=== SET PROBLEM ===
The records are to be restated in their entirety, word for word.
:::::
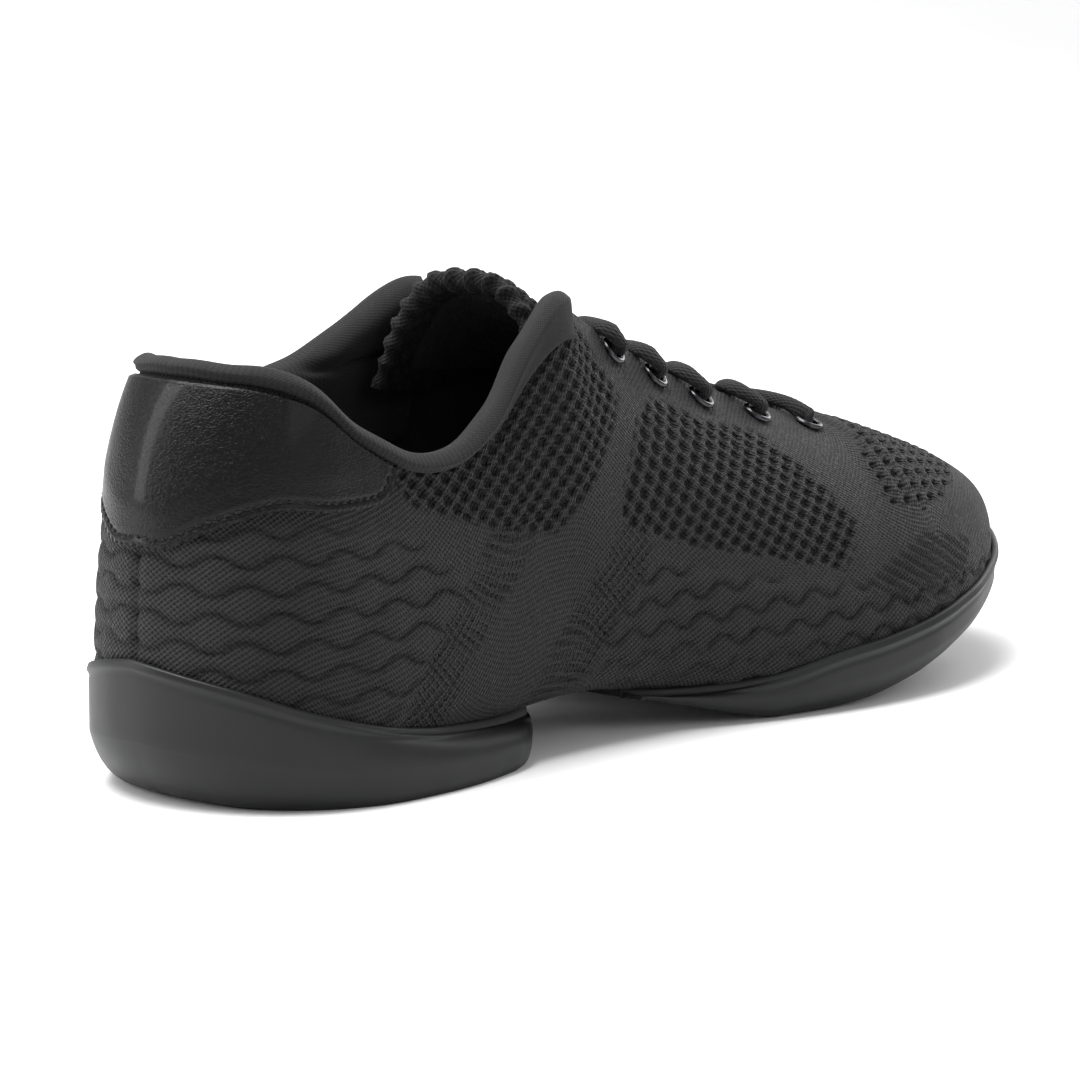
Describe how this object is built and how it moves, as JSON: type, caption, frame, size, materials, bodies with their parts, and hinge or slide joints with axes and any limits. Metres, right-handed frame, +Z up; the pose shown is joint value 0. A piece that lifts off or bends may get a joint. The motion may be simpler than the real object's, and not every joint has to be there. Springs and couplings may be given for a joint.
{
  "type": "dance sneaker",
  "caption": "Low-top knitted dance sneaker for the right foot on a split rubber sole, with a leather heel counter, padded collar, arched tongue and laced throat.",
  "frame": {"origin": "on the floor, under the middle of the shoe's bounding box", "axes": "+X towards the toe, +Y towards the shoe's inner side, +Z up from the floor"},
  "size_m": [0.2714, 0.0944, 0.0991],
  "materials": {
    "knit": "black engineered knit, matte",
    "counter_leather": "black pebbled leather, glossy",
    "lining_jersey": "black foam-backed jersey, matte",
    "tongue_knit": "black honeycomb knit, matte",
    "footbed": "black fabric-faced foam, matte",
    "sole_rubber": "black rubber, satin",
    "lace_weave": "black woven lace, matte",
    "eyelet_metal": "black nickel, glossy"
  },
  "bodies": {
    "root": {"upper": "knit", "heel_counter": "counter_leather", "collar_lining": "lining_jersey", "tongue": "tongue_knit", "insole": "footbed", "heel_sole": "sole_rubber", "forefoot_sole": "sole_rubber", "eyelet_outer_1": "eyelet_metal", "eyelet_outer_2": "eyelet_metal", "eyelet_outer_3": "eyelet_metal", "eyelet_outer_4": "eyelet_metal", "eyelet_outer_5": "eyelet_metal", "eyelet_inner_1": "eyelet_metal", "eyelet_inner_2": "eyelet_metal", "eyelet_inner_3": "eyelet_metal", "eyelet_inner_4": "eyelet_metal", "eyelet_inner_5": "eyelet_metal", "lace_crossing_1": "lace_weave", "lace_crossing_2": "lace_weave", "lace_crossing_3": "lace_weave", "lace_crossing_4": "lace_weave", "lace_bar": "lace_weave"}
  },
  "joints": []
}
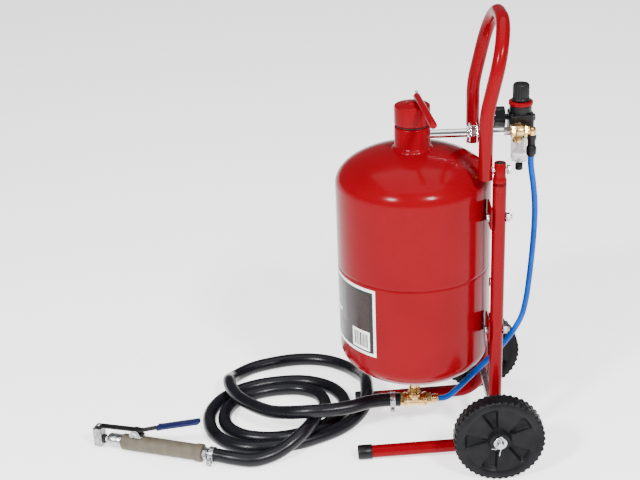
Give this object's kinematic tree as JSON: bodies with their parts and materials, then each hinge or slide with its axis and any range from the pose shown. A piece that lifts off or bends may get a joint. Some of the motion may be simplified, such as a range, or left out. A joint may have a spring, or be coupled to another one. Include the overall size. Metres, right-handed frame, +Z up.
{
  "type": "mobile pressure abrasive blaster",
  "caption": "Upright red pressure tank on a two-wheel cart with a loop handle, filler cap, air regulator line, blast hose and a trigger gun.",
  "frame": {"origin": "centre of the floor footprint of the pot on its cart, without the hose and gun", "axes": "+Z up along the tank; +X towards the handle and wheels at the back; -Y is the left wheel's side; the hose and gun lie towards -X"},
  "size_m": [0.777, 0.4293, 0.7577],
  "materials": {
    "red_paint": "gloss",
    "zinc": "satin",
    "chrome": "polished",
    "brass": "machined",
    "black_plastic": "satin",
    "black_rubber": "matt",
    "clear_bowl": "clear",
    "blue_tube": "gloss",
    "taupe_plastic": "matt",
    "blue_vinyl": "satin",
    "black_steel": "satin",
    "ceramic": "matt",
    "label_print": "gloss",
    "needle_red": "matt"
  },
  "bodies": {
    "pot": {"air_pipe": "chrome", "air_tube": "blue_tube", "axle": "zinc", "axle_washer_left": "zinc", "axle_washer_right": "zinc", "blast_hose": "black_rubber", "bonnet_ring": "red_paint", "bottom_tee": "brass", "bracket_bolt_left_lower": "zinc", "bracket_bolt_left_upper": "zinc", "bracket_bolt_right_lower": "zinc", "bracket_bolt_right_upper": "zinc", "bracket_left_lower": "red_paint", "bracket_left_upper": "red_paint", "bracket_right_lower": "red_paint", "bracket_right_upper": "red_paint", "cotter_pin_left": "zinc", "cotter_pin_right": "zinc", "filler_neck": "red_paint", "filter_bowl": "clear_bowl", "frame_tube_left": "red_paint", "frame_tube_right": "red_paint", "gauge_case": "black_plastic", "gun_bracket": "zinc", "gun_grip": "taupe_plastic", "gun_nipple": "zinc", "gun_nozzle": "ceramic", "gun_pipe": "zinc", "handle_bolt_left": "zinc", "handle_bolt_right": "zinc", "handle_loop": "red_paint", "hose_barb": "brass", "hose_clamp_gun": "zinc", "hose_clamp_tank": "zinc", "inlet_nipple": "zinc", "leg_cap_left": "black_plastic", "leg_cap_right": "black_plastic", "lever_pin": "zinc", "nozzle_nut": "zinc", "outlet_nipple": "brass", "regulator_body": "black_plastic", "tank_label": "label_print", "tank_shell": "red_paint", "top_elbow": "black_plastic", "top_tee": "brass", "tube_fitting": "brass", "union_nut": "chrome"},
    "wheel_left": {"wheel_left": "black_plastic"},
    "wheel_right": {"wheel_right": "black_plastic"},
    "cap_ring": {"cap_gasket": "black_rubber"},
    "cap": {"filler_cap": "red_paint", "cap_plug": "black_steel", "cap_lever": "red_paint"},
    "knob": {"regulator_knob": "black_plastic"},
    "needle": {"gauge_needle": "needle_red"},
    "drain": {"drain_valve": "black_plastic"},
    "trigger": {"gun_lever": "black_steel", "lever_sleeve": "blue_vinyl", "gun_stopper": "zinc", "stopper_pad": "black_rubber"}
  },
  "joints": [
    {"name": "left_wheel_spin", "type": "hinge", "parent": "pot", "child": "wheel_left", "pos_m": [0.09065, -0.148, 0.075], "axis": [0, 1, 0], "continuous": true},
    {"name": "right_wheel_spin", "type": "hinge", "parent": "pot", "child": "wheel_right", "pos_m": [0.09065, 0.148, 0.075], "axis": [0, 1, 0], "continuous": true},
    {"name": "cap_lift", "type": "slide", "parent": "pot", "child": "cap_ring", "axis": [0, 0, 1], "range_m": [0, 0.0092]},
    {"name": "cap_turn", "type": "hinge", "parent": "cap_ring", "child": "cap", "pos_m": [-0.03865, 0, 0.59], "axis": [0, 0, 1], "range_deg": [0, 1440]},
    {"name": "knob_turn", "type": "hinge", "parent": "pot", "child": "knob", "pos_m": [0.13985, 0.038, 0.61], "axis": [0, 0, 1], "range_deg": [0, 1440]},
    {"name": "needle_swing", "type": "hinge", "parent": "pot", "child": "needle", "pos_m": [0.09735, 0.038, 0.568], "axis": [1, 0, 0], "range_deg": [0, 270], "stiffness_Nm_per_rad": 0.002},
    {"name": "drain_turn", "type": "hinge", "parent": "pot", "child": "drain", "pos_m": [0.13985, 0.038, 0.482], "axis": [0, 0, 1], "range_deg": [0, 90]},
    {"name": "trigger_squeeze", "type": "hinge", "parent": "pot", "child": "trigger", "pos_m": [-0.52945, -0.04405, 0.042], "axis": [0.2957, 0.9553, 0], "range_deg": [0, 18], "stiffness_Nm_per_rad": 1.2, "springref_deg": -20.05}
  ],
  "couplings": [
    {"joint": "cap_lift", "follows": "cap_turn", "m_per_rad": 0.00036606}
  ]
}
:::::
=== FULL SOLUTION ===
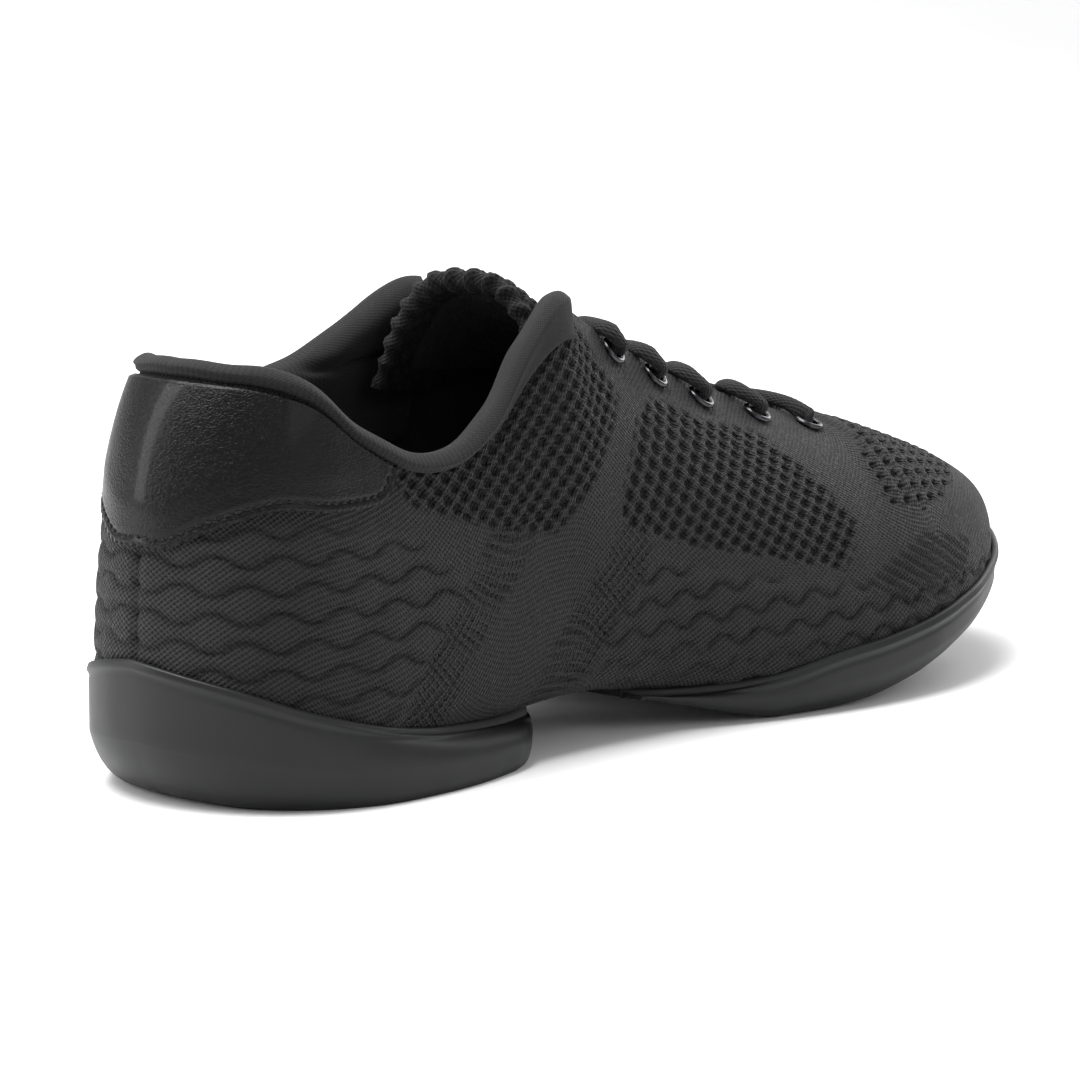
Describe how this object is built and how it moves, as JSON: type, caption, frame, size, materials, bodies with their parts, and hinge or slide joints with axes and any limits. Metres, right-handed frame, +Z up; the pose shown is joint value 0. A piece that lifts off or bends may get a joint. The motion may be simpler than the real object's, and not every joint has to be there. Springs and couplings may be given for a joint.
{
  "type": "dance sneaker",
  "caption": "Low-top knitted dance sneaker for the right foot on a split rubber sole, with a leather heel counter, padded collar, arched tongue and laced throat.",
  "frame": {"origin": "on the floor, under the middle of the shoe's bounding box", "axes": "+X towards the toe, +Y towards the shoe's inner side, +Z up from the floor"},
  "size_m": [0.2714, 0.0944, 0.0991],
  "materials": {
    "knit": "black engineered knit, matte",
    "counter_leather": "black pebbled leather, glossy",
    "lining_jersey": "black foam-backed jersey, matte",
    "tongue_knit": "black honeycomb knit, matte",
    "footbed": "black fabric-faced foam, matte",
    "sole_rubber": "black rubber, satin",
    "lace_weave": "black woven lace, matte",
    "eyelet_metal": "black nickel, glossy"
  },
  "bodies": {
    "root": {"upper": "knit", "heel_counter": "counter_leather", "collar_lining": "lining_jersey", "tongue": "tongue_knit", "insole": "footbed", "heel_sole": "sole_rubber", "forefoot_sole": "sole_rubber", "eyelet_outer_1": "eyelet_metal", "eyelet_outer_2": "eyelet_metal", "eyelet_outer_3": "eyelet_metal", "eyelet_outer_4": "eyelet_metal", "eyelet_outer_5": "eyelet_metal", "eyelet_inner_1": "eyelet_metal", "eyelet_inner_2": "eyelet_metal", "eyelet_inner_3": "eyelet_metal", "eyelet_inner_4": "eyelet_metal", "eyelet_inner_5": "eyelet_metal", "lace_crossing_1": "lace_weave", "lace_crossing_2": "lace_weave", "lace_crossing_3": "lace_weave", "lace_crossing_4": "lace_weave", "lace_bar": "lace_weave"}
  },
  "joints": []
}
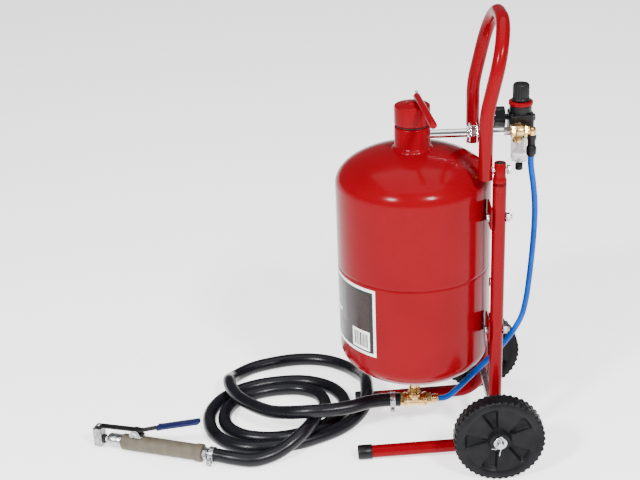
Give this object's kinematic tree as JSON: bodies with their parts and materials, then each hinge or slide with its axis and any range from the pose shown. A piece that lifts off or bends may get a joint. Some of the motion may be simplified, such as a range, or left out. A joint may have a spring, or be coupled to another one. Include the overall size. Metres, right-handed frame, +Z up.
{
  "type": "mobile pressure abrasive blaster",
  "caption": "Upright red pressure tank on a two-wheel cart with a loop handle, filler cap, air regulator line, blast hose and a trigger gun.",
  "frame": {"origin": "centre of the floor footprint of the pot on its cart, without the hose and gun", "axes": "+Z up along the tank; +X towards the handle and wheels at the back; -Y is the left wheel's side; the hose and gun lie towards -X"},
  "size_m": [0.777, 0.4293, 0.7577],
  "materials": {
    "red_paint": "gloss",
    "zinc": "satin",
    "chrome": "polished",
    "brass": "machined",
    "black_plastic": "satin",
    "black_rubber": "matt",
    "clear_bowl": "clear",
    "blue_tube": "gloss",
    "taupe_plastic": "matt",
    "blue_vinyl": "satin",
    "black_steel": "satin",
    "ceramic": "matt",
    "label_print": "gloss",
    "needle_red": "matt"
  },
  "bodies": {
    "pot": {"air_pipe": "chrome", "air_tube": "blue_tube", "axle": "zinc", "axle_washer_left": "zinc", "axle_washer_right": "zinc", "blast_hose": "black_rubber", "bonnet_ring": "red_paint", "bottom_tee": "brass", "bracket_bolt_left_lower": "zinc", "bracket_bolt_left_upper": "zinc", "bracket_bolt_right_lower": "zinc", "bracket_bolt_right_upper": "zinc", "bracket_left_lower": "red_paint", "bracket_left_upper": "red_paint", "bracket_right_lower": "red_paint", "bracket_right_upper": "red_paint", "cotter_pin_left": "zinc", "cotter_pin_right": "zinc", "filler_neck": "red_paint", "filter_bowl": "clear_bowl", "frame_tube_left": "red_paint", "frame_tube_right": "red_paint", "gauge_case": "black_plastic", "gun_bracket": "zinc", "gun_grip": "taupe_plastic", "gun_nipple": "zinc", "gun_nozzle": "ceramic", "gun_pipe": "zinc", "handle_bolt_left": "zinc", "handle_bolt_right": "zinc", "handle_loop": "red_paint", "hose_barb": "brass", "hose_clamp_gun": "zinc", "hose_clamp_tank": "zinc", "inlet_nipple": "zinc", "leg_cap_left": "black_plastic", "leg_cap_right": "black_plastic", "lever_pin": "zinc", "nozzle_nut": "zinc", "outlet_nipple": "brass", "regulator_body": "black_plastic", "tank_label": "label_print", "tank_shell": "red_paint", "top_elbow": "black_plastic", "top_tee": "brass", "tube_fitting": "brass", "union_nut": "chrome"},
    "wheel_left": {"wheel_left": "black_plastic"},
    "wheel_right": {"wheel_right": "black_plastic"},
    "cap_ring": {"cap_gasket": "black_rubber"},
    "cap": {"filler_cap": "red_paint", "cap_plug": "black_steel", "cap_lever": "red_paint"},
    "knob": {"regulator_knob": "black_plastic"},
    "needle": {"gauge_needle": "needle_red"},
    "drain": {"drain_valve": "black_plastic"},
    "trigger": {"gun_lever": "black_steel", "lever_sleeve": "blue_vinyl", "gun_stopper": "zinc", "stopper_pad": "black_rubber"}
  },
  "joints": [
    {"name": "left_wheel_spin", "type": "hinge", "parent": "pot", "child": "wheel_left", "pos_m": [0.09065, -0.148, 0.075], "axis": [0, 1, 0], "continuous": true},
    {"name": "right_wheel_spin", "type": "hinge", "parent": "pot", "child": "wheel_right", "pos_m": [0.09065, 0.148, 0.075], "axis": [0, 1, 0], "continuous": true},
    {"name": "cap_lift", "type": "slide", "parent": "pot", "child": "cap_ring", "axis": [0, 0, 1], "range_m": [0, 0.0092]},
    {"name": "cap_turn", "type": "hinge", "parent": "cap_ring", "child": "cap", "pos_m": [-0.03865, 0, 0.59], "axis": [0, 0, 1], "range_deg": [0, 1440]},
    {"name": "knob_turn", "type": "hinge", "parent": "pot", "child": "knob", "pos_m": [0.13985, 0.038, 0.61], "axis": [0, 0, 1], "range_deg": [0, 1440]},
    {"name": "needle_swing", "type": "hinge", "parent": "pot", "child": "needle", "pos_m": [0.09735, 0.038, 0.568], "axis": [1, 0, 0], "range_deg": [0, 270], "stiffness_Nm_per_rad": 0.002},
    {"name": "drain_turn", "type": "hinge", "parent": "pot", "child": "drain", "pos_m": [0.13985, 0.038, 0.482], "axis": [0, 0, 1], "range_deg": [0, 90]},
    {"name": "trigger_squeeze", "type": "hinge", "parent": "pot", "child": "trigger", "pos_m": [-0.52945, -0.04405, 0.042], "axis": [0.2957, 0.9553, 0], "range_deg": [0, 18], "stiffness_Nm_per_rad": 1.2, "springref_deg": -20.05}
  ],
  "couplings": [
    {"joint": "cap_lift", "follows": "cap_turn", "m_per_rad": 0.00036606}
  ]
}